— start Supplied information —

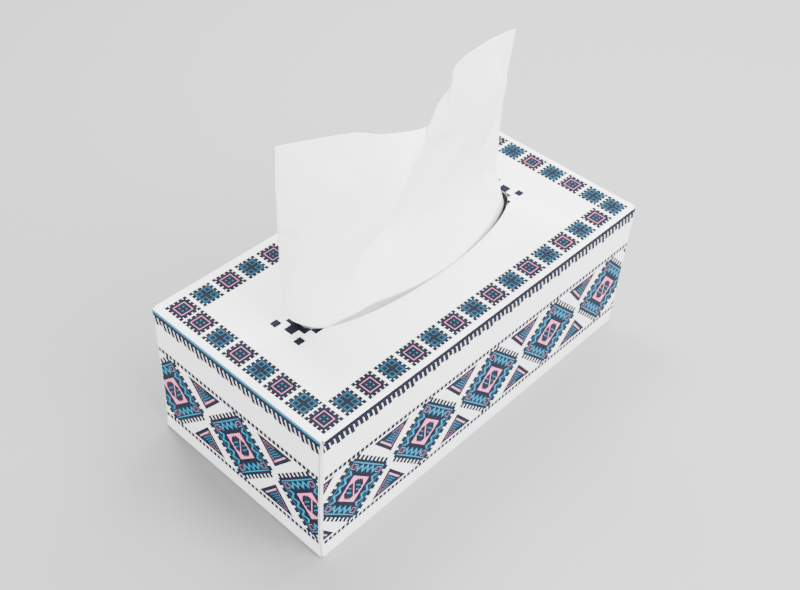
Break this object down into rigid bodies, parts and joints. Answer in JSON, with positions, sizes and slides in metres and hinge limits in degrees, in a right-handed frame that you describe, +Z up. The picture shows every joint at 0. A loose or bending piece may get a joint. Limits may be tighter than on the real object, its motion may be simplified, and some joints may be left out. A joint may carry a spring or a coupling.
{
  "type": "tissue box",
  "caption": "Flat printed paperboard carton with an oval slot in its top, a folded stack of soft sheets inside and a sheet standing up ready to be drawn out.",
  "frame": {"origin": "middle of the carton's bottom face", "axes": "+X along the carton, +Y across it away from the viewer's long side, +Z up; the raised sheet leans on the slot's rim on the -Y side"},
  "size_m": [0.23, 0.114, 0.192],
  "materials": {
    "board": "white coated folding board printed in dark slate blue, light blue and pale pink, smooth with a soft sheen",
    "tissue": "white creped tissue paper, fully matt and slightly translucent"
  },
  "bodies": {
    "root": {"carton": "board", "tissue_stack": "tissue", "next_tissue": "tissue", "raised_tissue": "tissue"}
  },
  "joints": []
}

— end Supplied information —

Each line of the listing should be echoed back exactly.

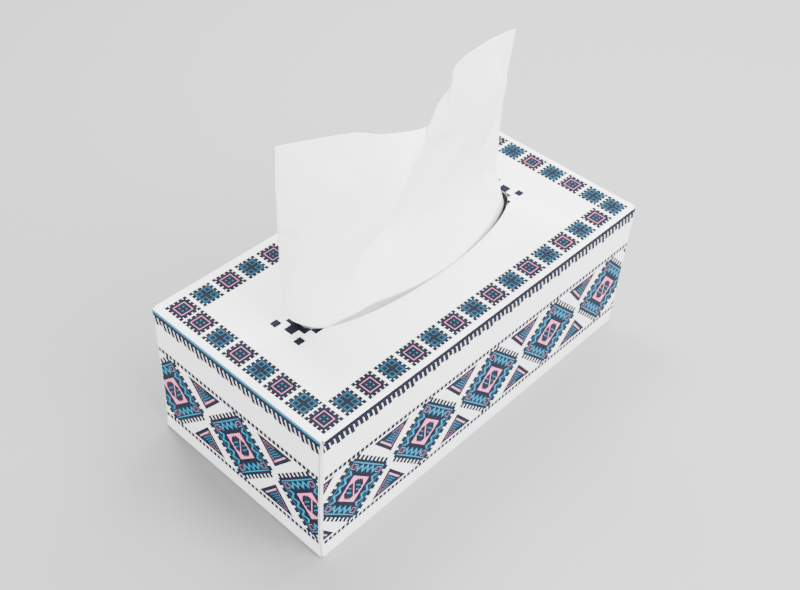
Break this object down into rigid bodies, parts and joints. Answer in JSON, with positions, sizes and slides in metres and hinge limits in degrees, in a right-handed frame that you describe, +Z up. The picture shows every joint at 0. A loose or bending piece may get a joint. Limits may be tighter than on the real object, its motion may be simplified, and some joints may be left out. A joint may carry a spring or a coupling.
{
  "type": "tissue box",
  "caption": "Flat printed paperboard carton with an oval slot in its top, a folded stack of soft sheets inside and a sheet standing up ready to be drawn out.",
  "frame": {"origin": "middle of the carton's bottom face", "axes": "+X along the carton, +Y across it away from the viewer's long side, +Z up; the raised sheet leans on the slot's rim on the -Y side"},
  "size_m": [0.23, 0.114, 0.192],
  "materials": {
    "board": "white coated folding board printed in dark slate blue, light blue and pale pink, smooth with a soft sheen",
    "tissue": "white creped tissue paper, fully matt and slightly translucent"
  },
  "bodies": {
    "root": {"carton": "board", "tissue_stack": "tissue", "next_tissue": "tissue", "raised_tissue": "tissue"}
  },
  "joints": []
}